RECORDS SUPPLIED.

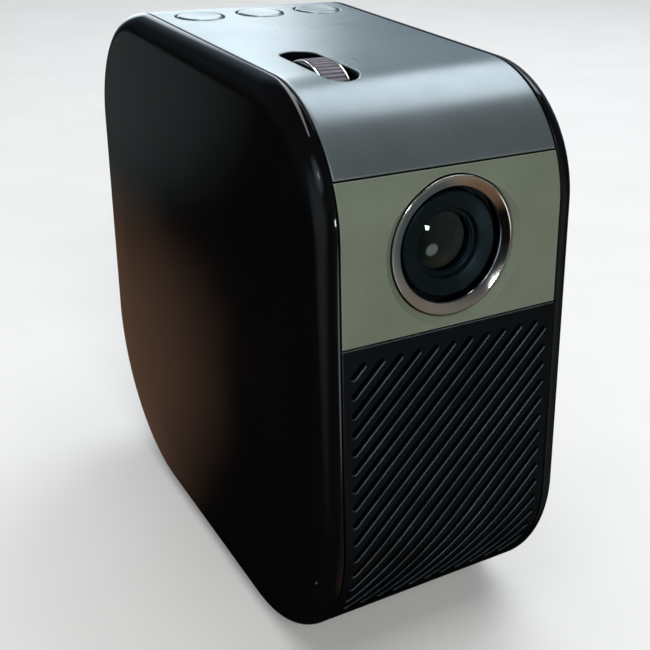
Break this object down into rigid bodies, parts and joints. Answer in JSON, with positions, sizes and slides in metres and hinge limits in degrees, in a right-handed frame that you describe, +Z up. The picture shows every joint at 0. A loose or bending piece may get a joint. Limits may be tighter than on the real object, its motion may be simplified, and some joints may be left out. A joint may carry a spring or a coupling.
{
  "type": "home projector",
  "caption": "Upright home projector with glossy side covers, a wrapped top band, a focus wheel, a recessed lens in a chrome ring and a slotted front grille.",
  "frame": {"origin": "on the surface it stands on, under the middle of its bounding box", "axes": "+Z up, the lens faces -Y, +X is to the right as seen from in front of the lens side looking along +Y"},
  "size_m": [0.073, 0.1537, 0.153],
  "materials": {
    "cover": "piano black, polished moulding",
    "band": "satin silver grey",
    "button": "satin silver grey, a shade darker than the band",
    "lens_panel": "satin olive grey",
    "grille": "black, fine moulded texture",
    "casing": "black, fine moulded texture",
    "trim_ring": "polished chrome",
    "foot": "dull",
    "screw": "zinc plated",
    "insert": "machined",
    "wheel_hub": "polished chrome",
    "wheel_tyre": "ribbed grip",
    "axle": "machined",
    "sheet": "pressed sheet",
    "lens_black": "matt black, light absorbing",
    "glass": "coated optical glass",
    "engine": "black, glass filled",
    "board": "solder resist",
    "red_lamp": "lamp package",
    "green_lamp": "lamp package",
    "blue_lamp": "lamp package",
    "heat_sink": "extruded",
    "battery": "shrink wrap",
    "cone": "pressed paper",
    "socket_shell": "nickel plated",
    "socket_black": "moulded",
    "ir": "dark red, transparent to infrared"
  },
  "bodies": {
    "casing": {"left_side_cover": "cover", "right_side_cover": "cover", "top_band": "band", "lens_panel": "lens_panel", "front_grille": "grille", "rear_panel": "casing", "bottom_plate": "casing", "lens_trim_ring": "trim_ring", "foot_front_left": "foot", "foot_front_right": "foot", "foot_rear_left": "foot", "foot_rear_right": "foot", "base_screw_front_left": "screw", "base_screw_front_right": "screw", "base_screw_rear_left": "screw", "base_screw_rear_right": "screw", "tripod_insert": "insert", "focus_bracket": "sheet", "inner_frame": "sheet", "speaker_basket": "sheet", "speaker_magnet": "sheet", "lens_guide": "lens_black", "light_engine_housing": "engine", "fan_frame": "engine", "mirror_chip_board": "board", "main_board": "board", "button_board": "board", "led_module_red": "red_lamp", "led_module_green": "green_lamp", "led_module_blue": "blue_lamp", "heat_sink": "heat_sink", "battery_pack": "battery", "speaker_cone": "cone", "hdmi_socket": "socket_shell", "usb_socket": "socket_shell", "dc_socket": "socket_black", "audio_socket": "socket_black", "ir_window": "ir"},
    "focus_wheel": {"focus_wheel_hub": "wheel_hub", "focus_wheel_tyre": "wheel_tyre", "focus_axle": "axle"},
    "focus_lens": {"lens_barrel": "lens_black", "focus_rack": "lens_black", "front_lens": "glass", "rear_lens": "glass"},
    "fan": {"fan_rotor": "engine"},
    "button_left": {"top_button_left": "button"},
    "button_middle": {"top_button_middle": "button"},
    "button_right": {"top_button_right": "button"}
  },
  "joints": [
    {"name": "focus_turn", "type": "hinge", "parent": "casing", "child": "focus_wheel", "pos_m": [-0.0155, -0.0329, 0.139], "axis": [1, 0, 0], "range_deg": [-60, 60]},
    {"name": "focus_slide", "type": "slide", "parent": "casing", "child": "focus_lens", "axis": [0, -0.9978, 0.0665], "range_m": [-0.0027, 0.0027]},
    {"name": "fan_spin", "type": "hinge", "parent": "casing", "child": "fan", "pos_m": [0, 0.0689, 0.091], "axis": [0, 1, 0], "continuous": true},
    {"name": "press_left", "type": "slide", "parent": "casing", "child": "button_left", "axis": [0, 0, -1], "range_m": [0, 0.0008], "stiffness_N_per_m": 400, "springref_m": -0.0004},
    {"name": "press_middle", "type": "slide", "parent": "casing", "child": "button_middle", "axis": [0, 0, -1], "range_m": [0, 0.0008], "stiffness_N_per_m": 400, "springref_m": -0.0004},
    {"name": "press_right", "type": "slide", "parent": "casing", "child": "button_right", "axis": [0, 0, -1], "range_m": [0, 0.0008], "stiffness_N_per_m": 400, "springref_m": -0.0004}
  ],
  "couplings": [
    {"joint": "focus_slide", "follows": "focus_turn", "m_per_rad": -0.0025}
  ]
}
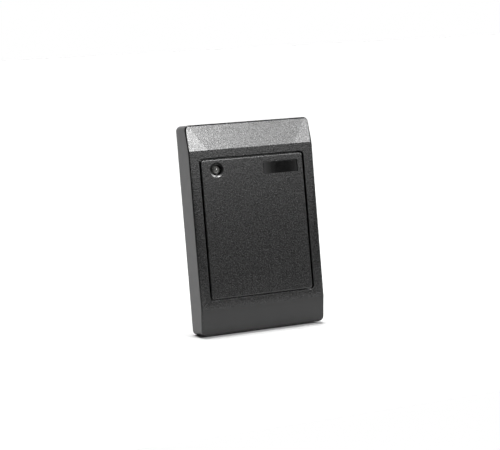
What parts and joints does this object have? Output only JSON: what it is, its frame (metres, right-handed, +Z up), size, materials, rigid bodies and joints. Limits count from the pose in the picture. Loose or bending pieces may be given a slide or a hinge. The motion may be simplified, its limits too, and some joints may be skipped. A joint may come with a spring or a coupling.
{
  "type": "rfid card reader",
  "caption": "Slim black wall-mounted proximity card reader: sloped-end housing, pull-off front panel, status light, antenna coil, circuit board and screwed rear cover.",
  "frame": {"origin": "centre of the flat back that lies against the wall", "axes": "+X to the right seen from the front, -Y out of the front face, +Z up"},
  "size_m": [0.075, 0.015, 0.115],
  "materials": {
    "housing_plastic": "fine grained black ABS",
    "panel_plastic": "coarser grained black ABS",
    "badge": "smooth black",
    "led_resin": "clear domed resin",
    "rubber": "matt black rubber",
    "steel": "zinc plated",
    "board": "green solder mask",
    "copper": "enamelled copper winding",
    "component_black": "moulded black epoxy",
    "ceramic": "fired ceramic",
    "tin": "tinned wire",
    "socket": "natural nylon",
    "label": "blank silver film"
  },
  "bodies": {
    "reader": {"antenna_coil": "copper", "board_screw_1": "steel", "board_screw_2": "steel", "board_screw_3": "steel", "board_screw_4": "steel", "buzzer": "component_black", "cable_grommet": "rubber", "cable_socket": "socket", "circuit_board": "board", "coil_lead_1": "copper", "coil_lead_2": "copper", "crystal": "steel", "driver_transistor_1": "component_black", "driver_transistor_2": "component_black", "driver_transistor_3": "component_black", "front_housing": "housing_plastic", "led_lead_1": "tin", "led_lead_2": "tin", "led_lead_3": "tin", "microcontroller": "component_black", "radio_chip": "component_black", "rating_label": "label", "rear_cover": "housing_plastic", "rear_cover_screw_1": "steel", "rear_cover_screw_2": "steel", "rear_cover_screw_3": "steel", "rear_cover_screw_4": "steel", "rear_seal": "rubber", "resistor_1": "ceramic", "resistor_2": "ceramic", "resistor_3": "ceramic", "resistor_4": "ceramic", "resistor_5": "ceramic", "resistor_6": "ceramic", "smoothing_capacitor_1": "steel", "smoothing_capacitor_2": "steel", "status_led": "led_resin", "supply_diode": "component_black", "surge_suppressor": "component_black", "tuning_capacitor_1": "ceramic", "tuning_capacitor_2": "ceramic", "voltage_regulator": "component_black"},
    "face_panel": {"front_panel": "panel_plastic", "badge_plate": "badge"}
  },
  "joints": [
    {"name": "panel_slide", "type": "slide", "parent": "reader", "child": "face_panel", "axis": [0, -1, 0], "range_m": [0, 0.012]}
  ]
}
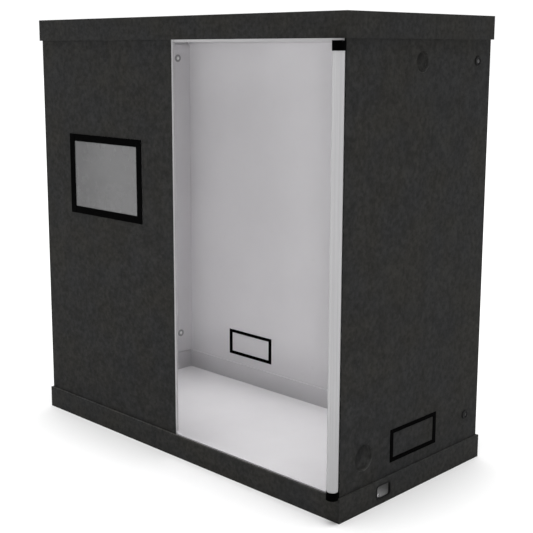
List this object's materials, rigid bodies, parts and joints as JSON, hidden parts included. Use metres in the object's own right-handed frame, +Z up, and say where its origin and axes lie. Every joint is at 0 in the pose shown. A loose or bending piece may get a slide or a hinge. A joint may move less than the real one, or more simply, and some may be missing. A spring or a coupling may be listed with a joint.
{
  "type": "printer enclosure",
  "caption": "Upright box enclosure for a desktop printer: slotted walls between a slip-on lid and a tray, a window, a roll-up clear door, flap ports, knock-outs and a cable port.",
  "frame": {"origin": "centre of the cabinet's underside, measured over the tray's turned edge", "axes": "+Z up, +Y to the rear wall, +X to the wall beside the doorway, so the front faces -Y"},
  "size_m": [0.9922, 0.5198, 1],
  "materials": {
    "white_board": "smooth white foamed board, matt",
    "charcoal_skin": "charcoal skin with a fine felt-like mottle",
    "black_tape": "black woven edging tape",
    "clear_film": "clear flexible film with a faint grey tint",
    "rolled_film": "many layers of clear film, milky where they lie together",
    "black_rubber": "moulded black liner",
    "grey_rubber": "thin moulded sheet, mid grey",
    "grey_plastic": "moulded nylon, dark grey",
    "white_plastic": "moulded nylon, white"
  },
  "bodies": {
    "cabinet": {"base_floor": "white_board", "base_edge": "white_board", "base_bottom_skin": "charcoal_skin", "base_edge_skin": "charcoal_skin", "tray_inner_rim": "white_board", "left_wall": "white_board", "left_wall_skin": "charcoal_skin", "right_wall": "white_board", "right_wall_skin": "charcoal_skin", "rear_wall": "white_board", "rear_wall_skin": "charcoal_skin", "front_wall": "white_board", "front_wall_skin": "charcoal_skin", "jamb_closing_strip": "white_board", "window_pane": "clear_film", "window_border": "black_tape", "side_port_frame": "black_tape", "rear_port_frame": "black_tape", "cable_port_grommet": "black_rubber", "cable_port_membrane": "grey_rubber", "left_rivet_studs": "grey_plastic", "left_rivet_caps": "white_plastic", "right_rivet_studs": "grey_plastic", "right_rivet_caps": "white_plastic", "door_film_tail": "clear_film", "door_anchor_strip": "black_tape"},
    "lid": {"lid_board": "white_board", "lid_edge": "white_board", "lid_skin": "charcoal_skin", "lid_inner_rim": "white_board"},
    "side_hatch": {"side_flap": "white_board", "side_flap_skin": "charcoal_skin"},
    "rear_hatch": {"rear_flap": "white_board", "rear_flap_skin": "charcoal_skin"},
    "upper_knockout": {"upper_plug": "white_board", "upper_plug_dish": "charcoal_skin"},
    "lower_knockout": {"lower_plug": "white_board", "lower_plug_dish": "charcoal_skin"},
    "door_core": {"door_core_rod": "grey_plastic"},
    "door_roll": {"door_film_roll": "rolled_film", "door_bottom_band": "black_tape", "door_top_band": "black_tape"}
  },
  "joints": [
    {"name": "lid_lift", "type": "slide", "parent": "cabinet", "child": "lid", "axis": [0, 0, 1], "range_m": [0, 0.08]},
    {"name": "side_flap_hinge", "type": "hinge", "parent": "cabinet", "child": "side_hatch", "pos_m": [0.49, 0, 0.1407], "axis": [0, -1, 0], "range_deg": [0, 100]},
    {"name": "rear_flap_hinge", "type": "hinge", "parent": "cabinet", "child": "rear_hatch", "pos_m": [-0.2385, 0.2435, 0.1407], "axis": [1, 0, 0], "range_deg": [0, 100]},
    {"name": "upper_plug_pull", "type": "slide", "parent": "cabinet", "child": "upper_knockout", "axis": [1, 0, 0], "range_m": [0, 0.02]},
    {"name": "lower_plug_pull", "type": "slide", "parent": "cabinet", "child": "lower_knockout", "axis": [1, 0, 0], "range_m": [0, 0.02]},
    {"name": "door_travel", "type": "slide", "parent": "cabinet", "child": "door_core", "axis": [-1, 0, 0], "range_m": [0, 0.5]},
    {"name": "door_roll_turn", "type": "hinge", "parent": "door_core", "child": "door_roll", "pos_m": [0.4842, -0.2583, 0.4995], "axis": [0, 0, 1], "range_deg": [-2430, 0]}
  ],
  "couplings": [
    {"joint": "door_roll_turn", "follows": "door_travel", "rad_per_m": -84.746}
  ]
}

REQUIRED WORK. Tally the lines above containing "from". Answer with the count only.

ANSWER TO THE EXERCISE. 3